Here's a fun little story in Wired about the friendly competition between two Intel chip fabrication plants regarding which facility has "the world's largest crane" at their construction site.

The Lampson Transi-Lift is operating at a construction site in Oregon, while the Sarens SGC-120 is operating at a construction site in Arizona.

I've heard it said that chip fabrication plans (and Intel's fabs in particular) are the most sophisticated buildings on earth, so it's no surprise that it takes the most powerful cranes to build them.

Of course, they said "land-based", so I guess the Left Coast Lifter is in its own category.

Wednesday, February 1, 2012

The S-1 is out

No, I didn't read all 200+ pages, and I don't intend to.

But the LETTER FROM MARK ZUCKERBERG is interesting:

Personal relationships are the fundamental unit of our society. Relationships are how we discover new ideas, understand our world and ultimately derive long-term happiness.

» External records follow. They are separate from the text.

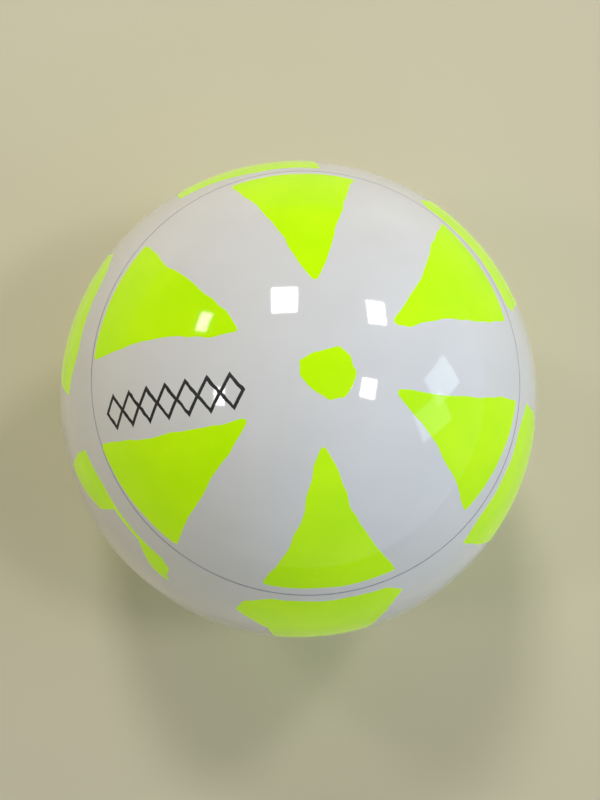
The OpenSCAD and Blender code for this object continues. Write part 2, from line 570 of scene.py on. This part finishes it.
def make_floor():
    material, tree, shader = new_material("floor_card")
    tone = two_tone(tree, object_noise(tree, 6), 0.3, 0.7, (0.70, 0.62, 0.435), (0.73, 0.65, 0.465))
    tree.links.new(tone.outputs["Color"], shader.inputs["Base Color"])
    shader.inputs["Roughness"].default_value = 0.7
    bm = bmesh.new()
    bmesh.ops.create_grid(bm, x_segments=4, y_segments=4, size=FLOOR_HALF)
    mesh = bpy.data.meshes.new("floor")
    bm.to_mesh(mesh)
    bm.free()
    mesh.materials.append(material)
    floor = bpy.data.objects.new("floor", mesh)
    floor.location.z = cad_low.z
    bpy.context.scene.collection.objects.link(floor)


LIGHT_DISTANCE = 2.0
PANEL_WHITE = (0.98, 0.98, 1.0)
WINDOW_BLUE = (0.72, 0.88, 1.0)
# Name, direction as (right, up, back) in the picture, width, height, radiance, roll, colour
LIGHTS = (
    ("panel_a", (-0.10, 0.71, 0.70), 0.37, 0.43, 22, 5, PANEL_WHITE),
    ("panel_b", (0.54, 0.60, 0.59), 0.27, 0.36, 22, -15, PANEL_WHITE),
    ("panel_c", (0.52, 0.08, 0.85), 0.24, 0.30, 19, -12, PANEL_WHITE),
    ("panel_d", (-0.65, 0.53, 0.55), 0.19, 0.28, 26, 0, PANEL_WHITE),
    ("panel_e", (-0.58, 0.02, 0.81), 0.17, 0.27, 18, 0, PANEL_WHITE),
    ("window_near", (0.93, 0.12, 0.36), 0.55, 0.45, 3.0, 35, WINDOW_BLUE),
    ("window_far", (0.89, -0.12, 0.44), 0.60, 0.45, 2.5, 35, WINDOW_BLUE),
)


def area_light(name, towards, width, height, radiance, roll, colour):
    """A panel facing the ball."""
    data = bpy.data.lights.new(name, "AREA")
    data.shape = "RECTANGLE"
    data.size, data.size_y = width, height
    data.energy = radiance * math.pi * width * height
    data.color = colour
    light = bpy.data.objects.new(name, data)
    bpy.context.scene.collection.objects.link(light)
    away = (PICTURE @ Vector(towards)).normalized()
    level = Matrix.Rotation(math.radians(roll), 3, away) @ UP.cross(away).normalized()
    turn = Matrix((level, away.cross(level), away)).transposed()
    light.matrix_world = Matrix.Translation(away * LIGHT_DISTANCE) @ turn.to_4x4()


def world_ramp(tree, direction, stops):
    """A smooth run of colours, from facing away from a direction (0) to facing it (1)."""
    place = tree.nodes.new("ShaderNodeTexCoord")
    facing = tree.nodes.new("ShaderNodeVectorMath")
    facing.operation = "DOT_PRODUCT"
    facing.inputs[1].default_value = direction
    spread = tree.nodes.new("ShaderNodeMapRange")
    spread.inputs["From Min"].default_value = -1
    ramp = tree.nodes.new("ShaderNodeValToRGB")
    ramp.color_ramp.interpolation = "EASE"
    while len(ramp.color_ramp.elements) < len(stops):
        ramp.color_ramp.elements.new(0.5)
    for element, (position, colour) in zip(ramp.color_ramp.elements, stops):
        element.position = position
        element.color = (*colour, 1)
    tree.links.new(place.outputs["Generated"], facing.inputs[0])
    tree.links.new(facing.outputs["Value"], spread.inputs["Value"])
    tree.links.new(spread.outputs["Result"], ramp.inputs["Fac"])
    return ramp


def make_world():
    """Soft room light: dim overhead, pale walls near the horizon, daylight from the right."""
    world = bpy.data.worlds.new("studio")
    bpy.context.scene.world = world
    world.use_nodes = True
    tree = world.node_tree
    daylight = world_ramp(tree, RIGHT * 0.87 - UP * 0.5, (
        (0.0, (0.10, 0.09, 0.035)), (0.45, (0.11, 0.105, 0.04)), (1.0, (0.42, 0.55, 0.76))))
    walls = world_ramp(tree, Vector((0, 0, 1)), (
        (0.5, (0.30, 0.265, 0.15)), (0.62, (0.12, 0.11, 0.06)), (0.8, (0.0, 0.0, 0.0))))
    both = tree.nodes.new("ShaderNodeVectorMath")
    both.operation = "ADD"
    tree.links.new(daylight.outputs["Color"], both.inputs[0])
    tree.links.new(walls.outputs["Color"], both.inputs[1])
    tree.links.new(both.outputs["Vector"], tree.nodes["Background"].inputs["Color"])


make_camera()
make_floor()
for light in LIGHTS:
    area_light(*light)
make_world()
bpy.context.scene.view_settings.view_transform = "Standard"
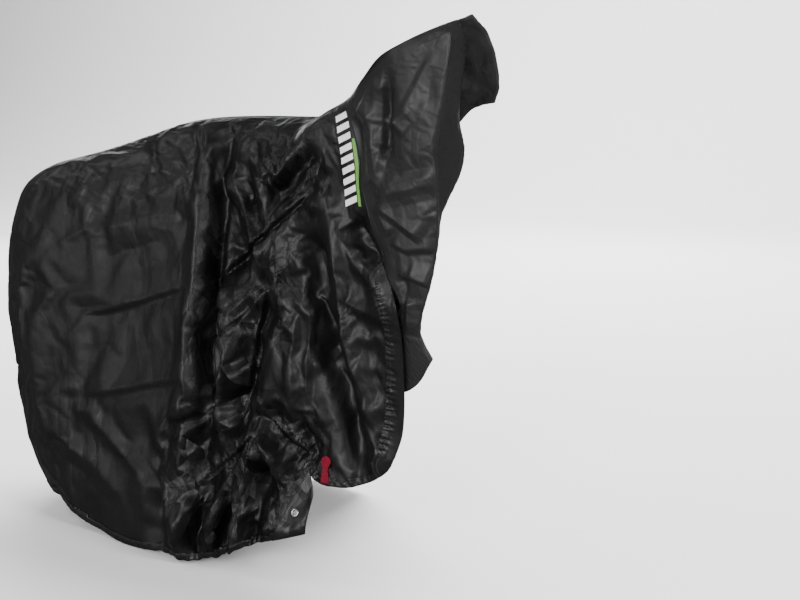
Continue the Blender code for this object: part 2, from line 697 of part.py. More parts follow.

At Facebook, we build tools to help people connect with the people they want and share what they want, and by doing this we are extending people’s capacity to build and maintain relationships.

People sharing more — even if just with their close friends or families — creates a more open culture and leads to a better understanding of the lives and perspectives of others. We believe that this creates a greater number of stronger relationships between people, and that it helps people get exposed to a greater number of diverse perspectives.

By helping people form these connections, we hope to rewire the way people spread and consume information. We think the world’s information infrastructure should resemble the social graph — a network built from the bottom up or peer-to-peer, rather than the monolithic, top-down structure that has existed to date.

I'm still not sure I buy into that last paragraph, but, as I said, I think it's an interesting letter, and they certainly have an interesting point of view.

Beautiful Day at the Dog Park

My daughter sent me this beautiful video of the dogs having fun at the dog park.

The camera was apparently attached directly to the dog's harness.